Это был одновременно и прогресс, и «тлетворное влияние Запада».

И еще множество чего другого, о чем, может быть, и грех бы не упомянуть, являлось на эстрадном отечественном небосклоне тех времен… Но об этом, вполне возможно, лучше помните, или вот сейчас вспоминаете вы, Читатель; песенная река эпохи «винила», над которой незримым – для большинства идейных советских меломанов – плыл «Свинцовый Дирижабль» – велика, не обязательно в одном месте в ней всем купаться.

…А потом, спустя уйму времени, для нас надолго явился абсолютный победитель, уцелевших от полного порабощения западными поп-течениями, отечественных частичек наших меломанных душ и виниловый многотиражник – «По волне моей памяти»…

Вот примерно те, из той жизни, официозно отмечаемые и нет культурные вехи, за которые мы, еще совсем желторотые, созревающие в романтиков-семидесятников, могли цепляться в период нашего сознательного отрочества. «Бобдиланы» и «диип перплы» на нас, семидесятниках, отметины оставили глубокие, но способности быть тонкими романтиками нам не прибавили.

…Первый «романтический» трепет и слезы у многих из нас когда-то вызвал фильм-баллада «Роман и Франческа»…

Песни, что из радиоточек дружным хором распевалала официальная архи-показушная, такая близкая, но далекая от нас, заплесневелая «молодежь, молодежь», песни, какие «не задушишь, не убьешь», – были для нас как необходимая привычная, повседневная туфта, которая, конечно, кому-то в огромной стране кроме благодарных слушателей из правительства и сельхозколлективов, может быть, – и была нужна…

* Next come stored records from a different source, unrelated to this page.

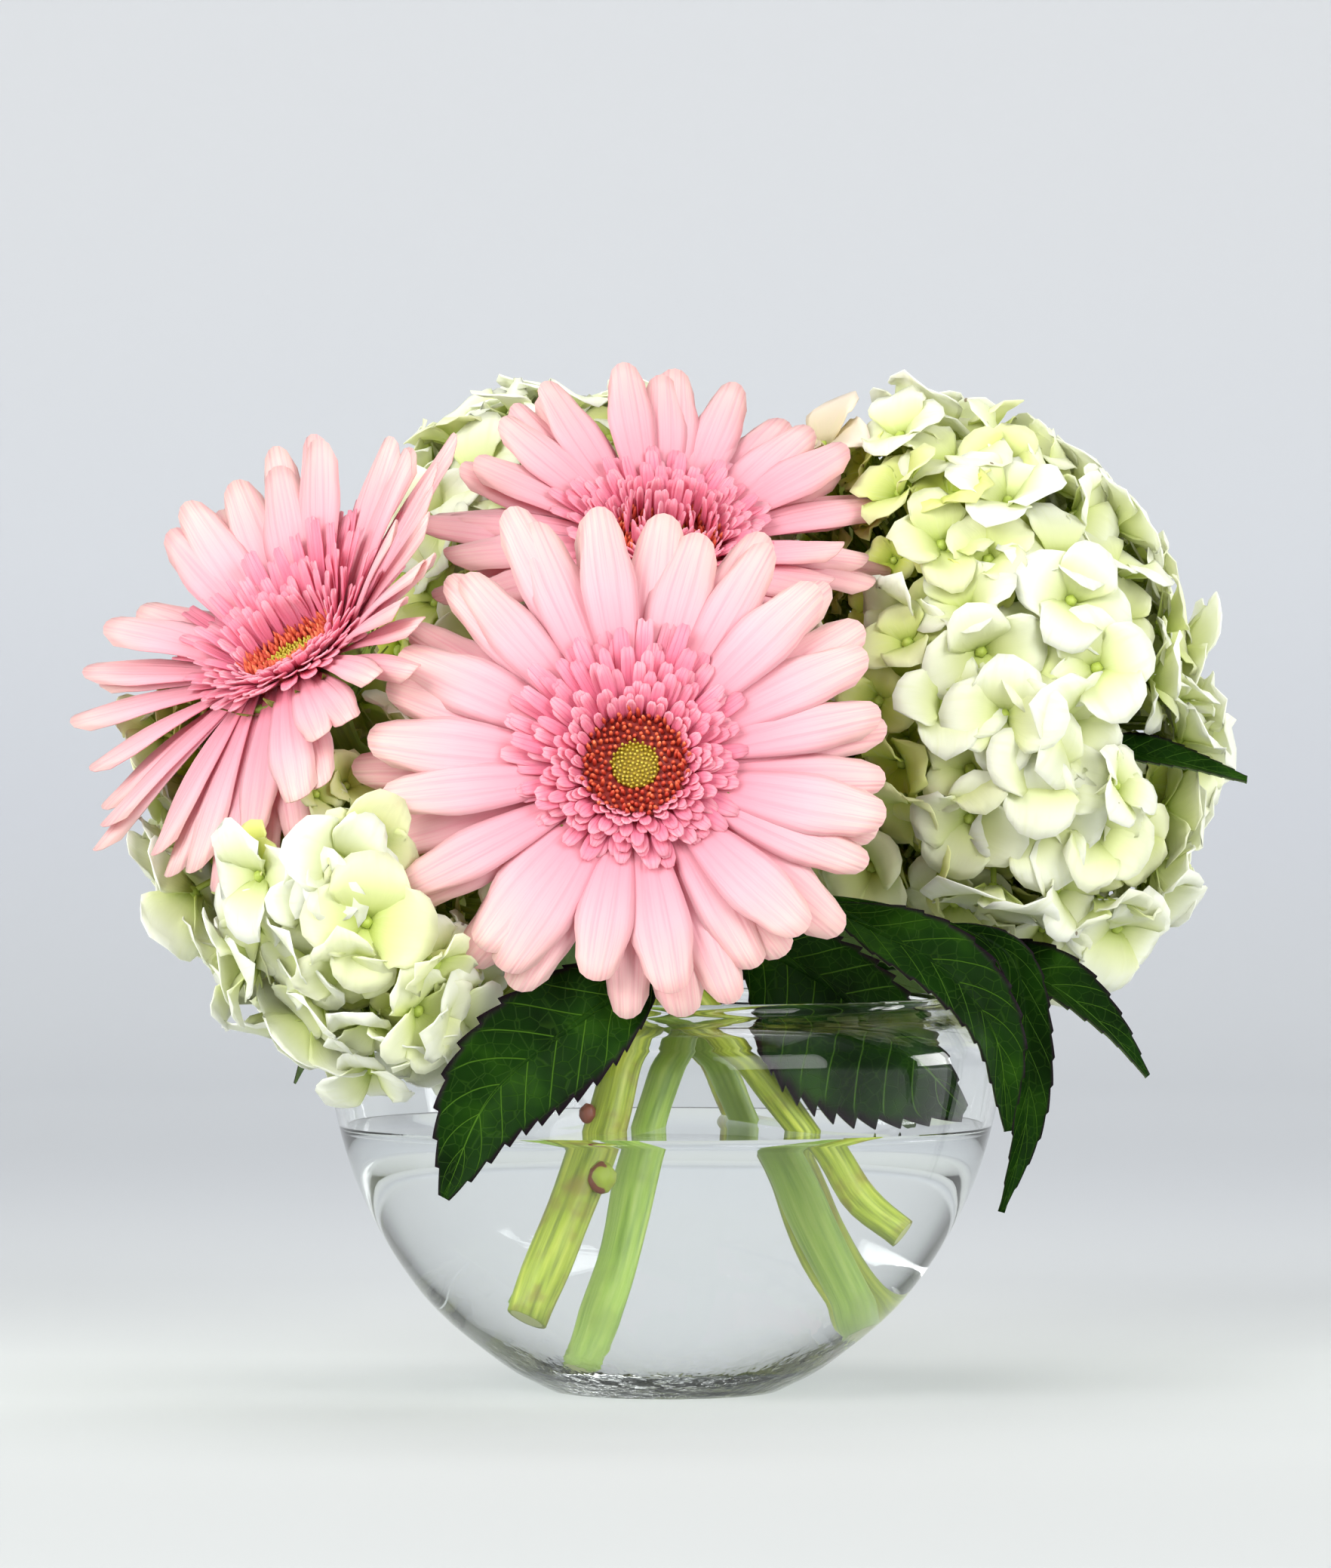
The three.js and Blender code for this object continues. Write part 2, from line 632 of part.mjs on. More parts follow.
// The room of the bowl's shoulder and rim
function bowlRoom() {
  const height = RIM_HEIGHT + 4;
  const profile = [
    [0, 50],
    [BELLY_RADIUS + 1, 60],
    [BELLY_RADIUS + 2, 78],
    [MOUTH_RADIUS + 7, height],
    [0, height],
  ];
  return toSolid(revolve(profile, ROUND_SIDES));
}

// Florets on a golden-angle spiral round a smaller core. One that would meet a
// neighbouring piece is drawn smaller and deeper, or left out
function headGeometry(head, neighbours, rooms) {
  const { centre, size, tilt, count, seed } = head;
  const leanAxis = vec(0, 1, 0);
  const draw = seeded(seed);
  let core = ellipsoid(head, -CORE_DEPTH, 1);
  for (const room of rooms) core = core.subtract(room);
  const solids = [core];
  const goldenAngle = Math.PI * (3 - Math.sqrt(5));
  for (let i = 0; i < count; i++) {
    const height = 1 - (2 * (i + 0.5)) / count;
    const ring = Math.sqrt(1 - height * height);
    const angle = i * goldenAngle + 0.25 * (draw() - 0.5);
    const sphere = vec(ring * Math.cos(angle), ring * Math.sin(angle), height);
    const outward = sphere.clone().divide(size).normalize().applyAxisAngle(leanAxis, tilt);
    const skin = sphere.clone().multiply(size).applyAxisAngle(leanAxis, tilt).add(centre);
    const nod = vec(draw() - 0.5, draw() - 0.5, draw() - 0.5).multiplyScalar(0.35);
    const facing = outward.clone().add(nod).normalize();
    const roll = draw() * Math.PI;
    const radius = FLORET_RADIUS * (0.88 + 0.22 * draw());
    for (const [shrink, depth] of [[1, 0.5], [0.8, 3], [0.62, 6]]) {
      const place = skin.clone().addScaledVector(outward, -depth);
      const test = toSolid(floretFunnel(place, facing, roll, radius * shrink * 1.05));
      if (!touches(test, neighbours)) {
        solids.push(toSolid(floretFunnel(place, facing, roll, radius * shrink)));
        break;
      }
    }
  }
  return toGeometry(fuse(solids));
}

const GLASS = { color: 0xf4f8f8, roughness: 0.03, metalness: 0, transparent: true, opacity: 0.3 };
const WATER = { color: 0xeef4f4, roughness: 0.02, metalness: 0, transparent: true, opacity: 0.3 };
const RAY_PINK = { color: 0xf7bcc4, roughness: 0.6, metalness: 0 };
const FLORET_PINK = { color: 0xf2859f, roughness: 0.6, metalness: 0 };
const RUST = { color: 0xb4502a, roughness: 0.7, metalness: 0 };
const EYE_GREEN = { color: 0xb9b63a, roughness: 0.7, metalness: 0 };
const STEM_GREEN = { color: 0x86a83c, roughness: 0.5, metalness: 0 };
const LEAF_GREEN = { color: 0x1d4a20, roughness: 0.45, metalness: 0 };
const CREAM = { color: 0xeef2cf, roughness: 0.6, metalness: 0 };

addNode(centerpiece, "glass_bowl", bowlGeometry(), GLASS);

const stemHoles = Object.keys(STEMS).map((name) => stemSolid(name, GAP + 0.1));
stemHoles.push(...scarSolids(GAP + 0.1));
addNode(centerpiece, "water", waterGeometry(stemHoles), WATER);

// Stems, each gerbera's with the green cup under its bloom
const neighbours = [toSolid(bowlGeometry())];
for (const name of Object.keys(STEMS)) {
  const pieces = [stemSolid(name, 0)];
  if (name in GERBERAS) pieces.push(cupSolid(bloomFrame(GERBERAS[name]), 0));
  if (name === "hydrangea_right") pieces.push(...scarSolids(0));
  const solid = fuse(pieces);
  neighbours.push(solid);
  addNode(centerpiece, `${name}_stem`, toGeometry(solid), STEM_GREEN);
}

// Blooms, each a group placed and turned as a whole
const blooms = [];
Object.entries(GERBERAS).forEach(([name, bloom], i) => {
  const frame = bloomFrame(bloom);
  const group = new THREE.Group();
  frame.decompose(group.position, group.quaternion, group.scale);
  const rays = rayGeometry({ ...bloom, seed: 11 + i }, frame, blooms);
  const florets = floretGeometry({ ...bloom, seed: 11 + i });
  addNode(group, `${name}_rays`, rays, RAY_PINK);
  addNode(group, `${name}_florets`, florets, FLORET_PINK);
  addNode(group, `${name}_ring`, ringGeometry(), RUST);
  addNode(group, `${name}_eye`, eyeGeometry(), EYE_GREEN);
  centerpiece.add(group);
  blooms.push(toSolid(rays.clone().applyMatrix4(frame)), toSolid(florets.clone().applyMatrix4(frame)));
});
neighbours.push(...blooms);

for (const [name, shape] of Object.entries(LEAVES)) {
  const solid = leafSolid(shape, 0);
  neighbours.push(solid);
  addNode(centerpiece, name, toGeometry(solid), LEAF_GREEN);
}

// Heads last: each keeps clear of all that is already there
const rooms = [bowlRoom(), ...stemHoles, ...Object.values(GERBERAS).map(bloomRoom)];
rooms.push(...Object.values(LEAVES).map((shape) => leafSolid(shape, GAP + 0.1)));
for (const [name, head] of Object.entries(HEADS)) {
  const geometry = headGeometry(head, neighbours, rooms);
  neighbours.push(toSolid(geometry));
  rooms.push(ellipsoid(head, HEAD_ROOM, 1));
  addNode(centerpiece, `${name}_head`, geometry, CREAM);
}

export default centerpiece;
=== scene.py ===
import math
import random

import bmesh
import bpy
from mathutils import Euler, Matrix, Vector, noise
from mathutils.bvhtree import BVHTree


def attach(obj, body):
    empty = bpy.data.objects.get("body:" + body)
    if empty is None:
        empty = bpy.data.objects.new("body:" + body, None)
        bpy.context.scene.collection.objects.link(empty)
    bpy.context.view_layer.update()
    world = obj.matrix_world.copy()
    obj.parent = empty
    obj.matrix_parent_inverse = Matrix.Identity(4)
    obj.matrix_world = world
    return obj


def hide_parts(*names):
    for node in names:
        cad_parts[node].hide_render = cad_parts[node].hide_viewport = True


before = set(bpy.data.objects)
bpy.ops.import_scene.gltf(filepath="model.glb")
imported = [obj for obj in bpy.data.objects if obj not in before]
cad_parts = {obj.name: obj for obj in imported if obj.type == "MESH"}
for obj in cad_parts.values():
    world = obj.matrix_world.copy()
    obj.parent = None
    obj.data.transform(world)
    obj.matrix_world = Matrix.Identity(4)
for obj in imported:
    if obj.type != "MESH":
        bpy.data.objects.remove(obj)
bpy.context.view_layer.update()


# ---- Studio
# A seamless sweep stands under and all round the arrangement. Its colour holds painted light
# and shade: the pale floor and wall are painted lighter and darker in bands for the fall of the
# light, and behind the camera and at both sides the paper is a grey painted shade. Soft boxes
# light it from the front left, the front right, above and both sides, and a level camera looks
# at it from a metre and a half away.
MM = 0.001
FLOOR_REACH = 1500
SWEEP_CURVE = 900
SWEEP_TOP = 2600
PAINTED_SHADE_GREY = (110, 112, 116)


def rgb(red, green, blue):
    """A colour given as 0 to 255, as shader values."""
    parts = [c / 255 for c in (red, green, blue)]
    return [c / 12.92 if c < 0.04045 else ((c + 0.055) / 1.055) ** 2.4 for c in parts] + [1.0]


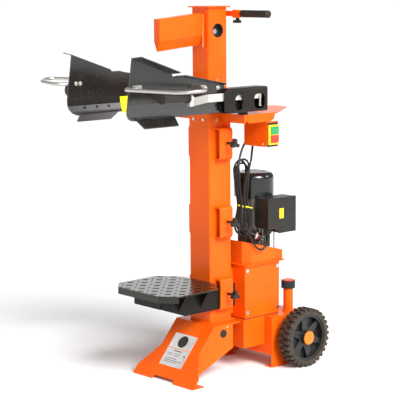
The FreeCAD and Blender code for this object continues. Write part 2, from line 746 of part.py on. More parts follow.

Однако как же мы стали такими, отличными от пропагандной «молодежи-молодежи»? Как умудрялись не сверять жизнь с социалистическим протоколом, какой для всенародного пользования испражняло и затем сплавляло в народ умудренное преклоннолетием политбюро, а подхватывали «дынины» из «Добро пожаловать…», и, как «пустые сеялки», высевали протокольную культуру в самые широкие массы.